Loder, R. T., Richards, B. S., Shapiro, P. S., Reznick, L. R., Aronson, D. D.
The Journal of Bone and Joint Surgery, VOL. 75-A, NO. 8, AUGUST 1993, pp. 1134-1140
Department of Orthopaedic Surgery, Children's Hospital of Michigan, Wayne State University, Detroit. The Section of Orthopaedic Surgery, C. S. Mott Children's Hospital, University of Michigan, Ann Arbor. The Texas Scottish Rite Hospital, Dallas.

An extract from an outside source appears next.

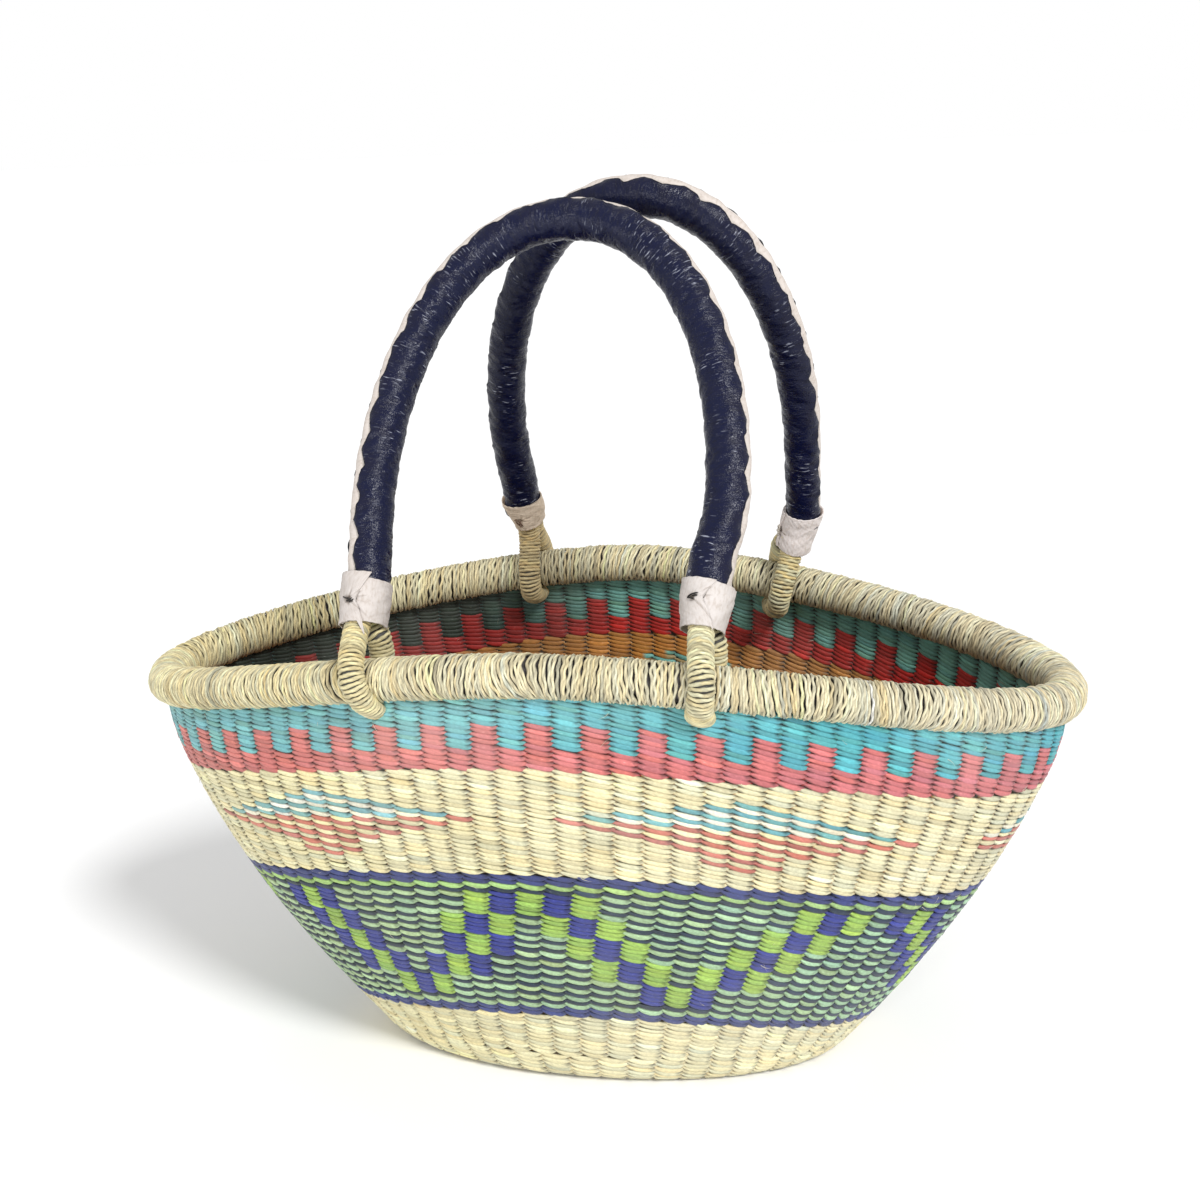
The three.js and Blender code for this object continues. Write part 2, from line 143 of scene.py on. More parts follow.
def smooth_noise(seed: int, x: Array, y: Array | float = 0.0, waves: int = 6) -> Array:
    """Smooth seeded noise from a few waves, the same in each run.

    Args:
        seed: which noise to draw.
        x: place along the first direction, one wave per unit or so.
        y: place along the second direction.
        waves: how many waves are added.

    Returns:
        Values from about -1 to 1, one for each place.
    """
    rng = np.random.default_rng(seed)
    pitches, crosses = (rng.uniform(0.6, 1.9, waves) * rng.choice([-1, 1], waves) for _ in range(2))
    starts = rng.uniform(0, FULL_TURN, waves)
    drawn = zip(pitches, crosses, starts)
    total = sum(np.sin(FULL_TURN * (pitch * x + cross * y) + start) for pitch, cross, start in drawn)
    return total / math.sqrt(2 * waves)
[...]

ABSTRACT: To test the traditional classification system of slipped capital femoral epiphysis, we evaluated the presenting symptoms and radiographs of fifty-four patients and reclassified the slipped epiphyses as unstable or stable, rather than acute, chronic, or acute-on-chronic. Slips were considered to be unstable when the patient had such severe pain that weight-bearing was not possible even with crutches. Slips were considered to be stable when the patient could bear weight, with or without crutches. 
We reviewed the records on fifty-five hips in which the slip would have been classified as acute because the duration of symptoms was less than three weeks; thirty of these were unstable and twenty-five were stable. All slips were treated with internal fixation. A reduction occurred in twenty-six of the unstable hips and in two of the stable hips. Fourteen (47 per cent) of the thirty unstable hips and twenty-four (96 per cent) of the twenty-five stable
hips had a satisfactory result. Avascular necrosis developed in fourteen (47 per cent) of the unstable hips and in none of the stable hips. We were not able to demonstrate an association between early reduction and the development of avascular necrosis. 

Introduction

Slipped capital femoral epiphysis, a disorder affecting adolescents, traditionally has been classified on the basis of the duration of symptoms. A slip has been defined as acute when there was a sudden onset of usually severe symptoms and the symptoms were of less than three weeks' duration {11,19}. Some authors {8,11}, however, have used two weeks for this definition. Aadelen et al stated that a gentle reduction, done with the patient under general anesthesia, must be at least partially successful for a slip to be defined as acute. A chronic slip has been characterized by the gradual onset and progression of symptoms for more than three weeks, without any sudden exacerbation. A combination of these two groups, or acute-on-chronic slips, has been characterized by the sudden exacerbation of symptoms due to acute displacement of an already chronically slipped epiphysis. More recently {2,26}, the sudden onset of severe pain in the hip without radiographic signs of remodeling and new-bone formation at the epiphyseal-metaphyseal junction has been used as the definition of an acute slip and radiographic signs of periosteal new bone, of a chronic slip.